The public should consider that the objects in question have long been anomalies in the Gallery collection, with the non-Western objects in particular situated well outside of their original cultural context and function. The irony of the Buffalo Art Keepers’ insistence that such objects are essential to implementation of the Gallery’s mission is that it calls for a sea change in the very institutional mission they seem so passionate about defending. If they indeed want to call for such a revolution, they should at least begin by advocating for curatorial direction and comprehensive, interpretive public programming surrounding the art in question. But, again, such a focus would necessarily be part of an entirely different institution.

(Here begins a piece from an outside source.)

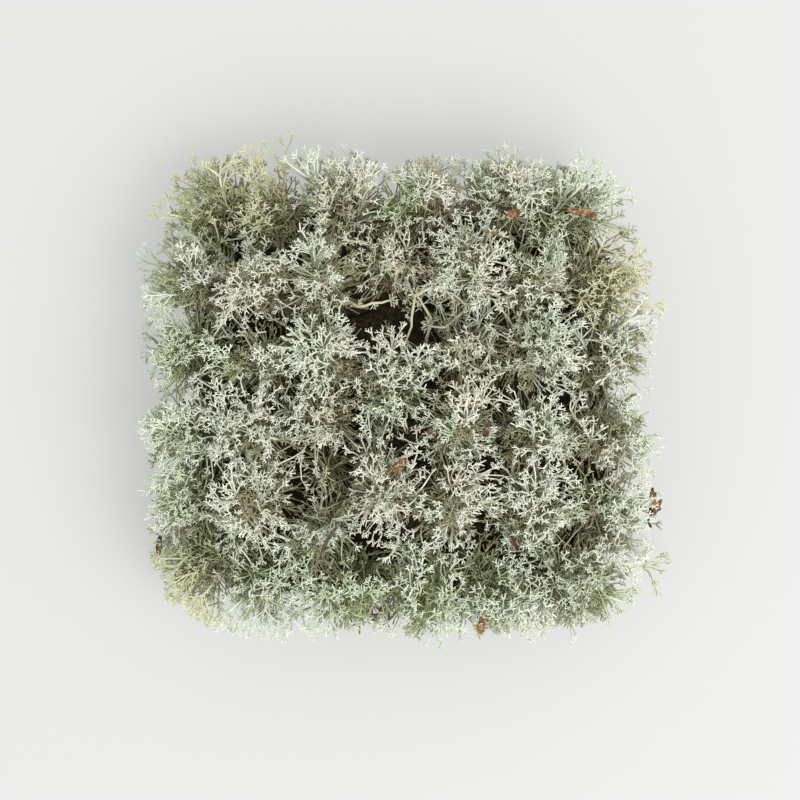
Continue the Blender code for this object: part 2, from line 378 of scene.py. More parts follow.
def humus_finish():
    """Brown-black crumbs, with some rusty and some grey ones."""
    tree, shader, made = finish_of("humus", 0.95, 0.15)
    crumbs = ramp(tree, grain(tree, 700.0, 6.0),
                  ((0.30, (0.020, 0.017, 0.010)), (0.50, (0.052, 0.041, 0.023)),
                   (0.62, (0.11, 0.078, 0.040)), (0.74, (0.16, 0.14, 0.085))))
    tree.links.new(mottled(tree, crumbs, grain(tree, 60.0), 0.7, 1.25), shader.inputs["Base Color"])
    roughened(tree, shader, grain(tree, 900.0, 6.0), 0.6 * MM, 0.9)
    return made


dead_stem_finish = branch_finish("dead_stems", DEAD_TINTS, DEAD_TINTS, DEAD_TINTS,
                                 DEAD_HEART, DEAD_AGES)

mat_low, mat_high = (np.array(corner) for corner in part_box("dead_base_mat"))
mat_middle, mat_half = (mat_low + mat_high) / 2, (mat_high - mat_low) / 2
MAT_TOP = mat_high[2]
MAT_ROUNDING = 0.4  # two over the exponent of its superellipse


def even_turns(chance, count):
    """Turns that stand evenly round the mat's square outline."""
    aside = chance.uniform(-1, 1, count)
    lean = np.arctan(np.abs(aside) ** (1 / MAT_ROUNDING)) * np.sign(aside)
    return lean + chance.integers(0, 4, count) * math.pi / 2


def on_mat(turns, shares):
    """Places over the mat: a turn about its middle, and a share of the way to its rim."""
    x = np.sign(np.cos(turns)) * np.abs(np.cos(turns)) ** MAT_ROUNDING
    y = np.sign(np.sin(turns)) * np.abs(np.sin(turns)) ** MAT_ROUNDING
    return mat_middle[:2] + np.stack([x, y], -1) * mat_half[:2] * shares[:, None]


def set_remesh(passing):
    """Even the slab's faces out, so that its lumps can be fine."""
    remesh = passing.modifiers.new("even", "REMESH")
    remesh.mode = "VOXEL"
    remesh.voxel_size = SLAB_GRAIN


slab = evaluated_as("dead_base_humus", merged_copy("dead_base_mat"), set_remesh)
for vertex in slab.vertices:
    out = vertex.normal.copy()
    lump = noise.fractal(vertex.co * SLAB_LUMP_SCALE, 1.0, 2.0, 3) * SLAB_LUMPS
    hollow = abs(noise.noise(vertex.co * SLAB_HOLLOW_SCALE)) * SLAB_LUMPS
    vertex.co += out * lump - Vector((out.x, out.y, 0)) * hollow
    if out.z < -0.5:
        vertex.co.z = SLAB_CLEAR + hollow * 0.8
    vertex.co.z = max(vertex.co.z, SLAB_CLEAR)
slab.shade_smooth()
slab.materials.append(humus_finish())
put_in_place("dead_base_humus", slab, "dead_base_mat")


def dead_stems(chance, places, headings, lengths, lifts, tints):
    """Bowed dead stems through these places: headings in plan, and how far an end lifts."""
    paths = []
    for place, heading, length, lift, tint in zip(places, headings, lengths, lifts, tints):
        way = np.array((math.cos(heading), math.sin(heading), 0))
        side = np.array((-way[1], way[0], 0)) * chance.uniform(-0.22, 0.22) * length
        radii = np.linspace(*DEAD_STEM_RADII, 4) * chance.uniform(0.7, 1.2)
        points = [place + way * length * (share - 0.5) + side * math.sin(math.pi * share)
                  + UP * lift * share ** 2 for share in (0, 0.33, 0.67, 1)]
        low = min(point[2] for point in points) - radii[0]
        points = [point - UP * min(low, 0) for point in points]
        paths.append({"points": points, "radii": radii, "ages": (0.1, 0.2, 0.3, 0.3),
                      "tint": tint, "sides": 3})
    return paths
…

Museums have many difficult internal decisions to make on a regular basis, not least of which is the strategic shaping of their collections for the education and enjoyment of future generations. Sometimes, progress must come through an apparently reductive process that is bound to be controversial to those who see only the negative in that process.

Eric Jackson-Forsberg

Buffalo

Though I have moved from Buffalo back to East Aurora, I have been following the war of letters between Bruce Jackson, Carl Dennis and others. I won’t attempt a substantive critique of the letters, but would like to point out a few comments that fall into the category I would call “true but irrelevant.”

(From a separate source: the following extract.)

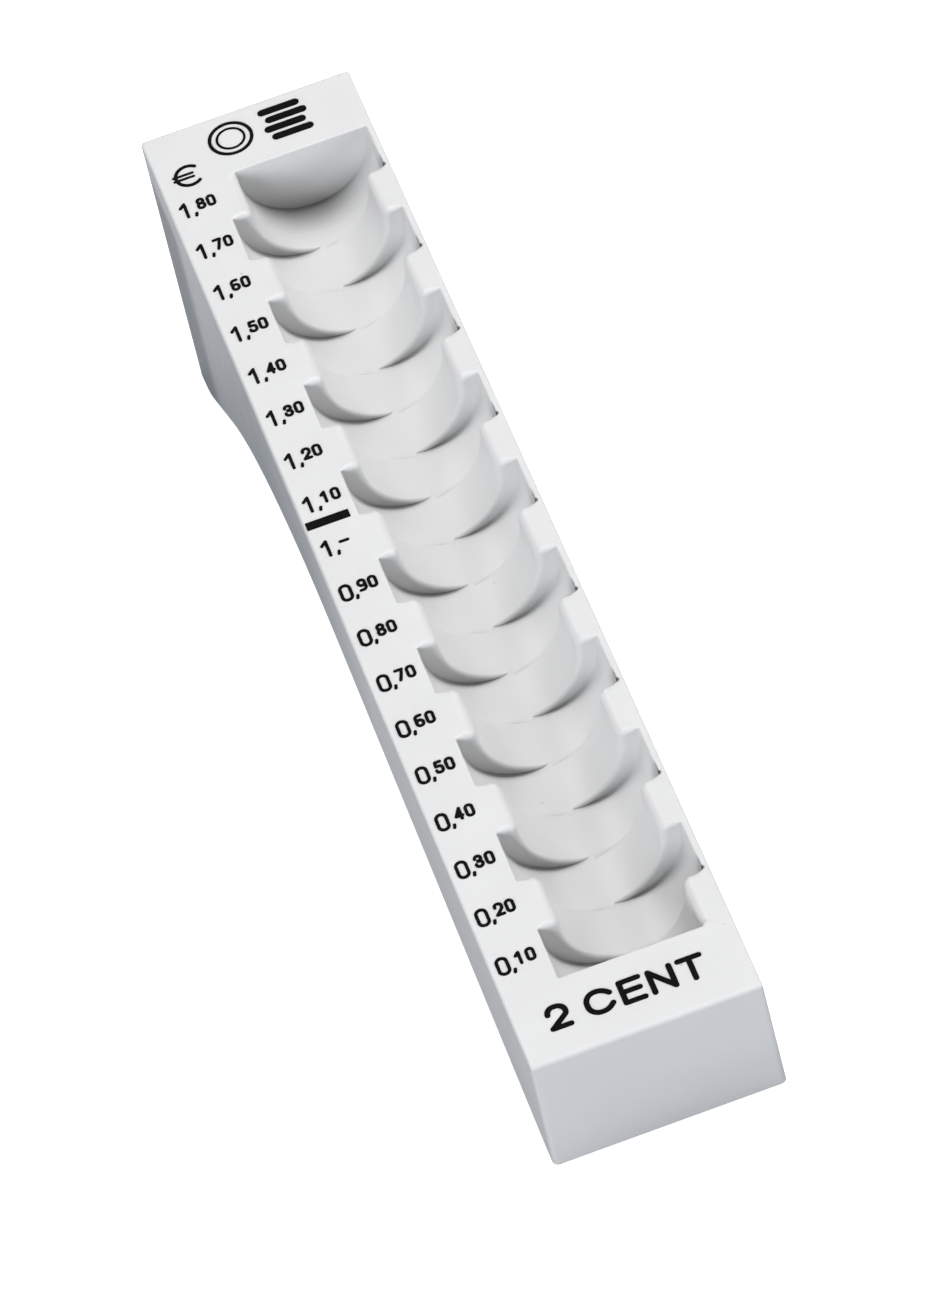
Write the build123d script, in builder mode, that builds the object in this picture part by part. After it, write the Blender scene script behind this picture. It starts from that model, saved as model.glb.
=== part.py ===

One such statement which has long galled me is giving a party’s age when there is no point to doing so. Bruce Jackson informs the reader that Tom Freudenheim is 69, a fact that is totally irrelevant. I just turned 74. So what? Why this revelation? Is it to subliminally plant the image of Freudenheim as a doddering geriatric? Readers can conclude on their own that Freudenheim is in the “third age” as the French refer to it, from his statement that he roamed the corridors of the AKAG for 50 years.

Kenneth J. Rummenie

East Aurora

Emendation

and correction

The emendation: I included in “The War Against the Albright-Knox” (Artvoice v6n8) a brief list of some internationally known creative writers who had been in the UB English department. I omitted one of the most illustrious of that group, the poet and scholar Susan Howe, who has taught her last class at UB and joins the retired roll at the end of this semester. That was an error, for which I apologize. Neither did I mention any of the earlier losses, such John Barth, John Logan, John Wieners, Donald Barthelme, Dwight MacDonald, Robert Haas and John Coetzee.

The correction: I twice referred to Carl Dennis “kvelling” about the Albright-Knox’s sale of rarely-shown antiquities. Two of my friends questioned my Yiddish. “Kvell,” they pointed out, means to gush, to carry on with pride. The word I should have used, both said, was “kvetch,” which means complain at length in cranky fashion. I had been thinking about how cranked-up Dennis seems to be about all this; at a public meeting at Crane Library last week he was more animated than I’ve seen him in 30 years. But his enthusiasm is certainly less important in this narrative than the character of his complaints. “Kvetch” it is.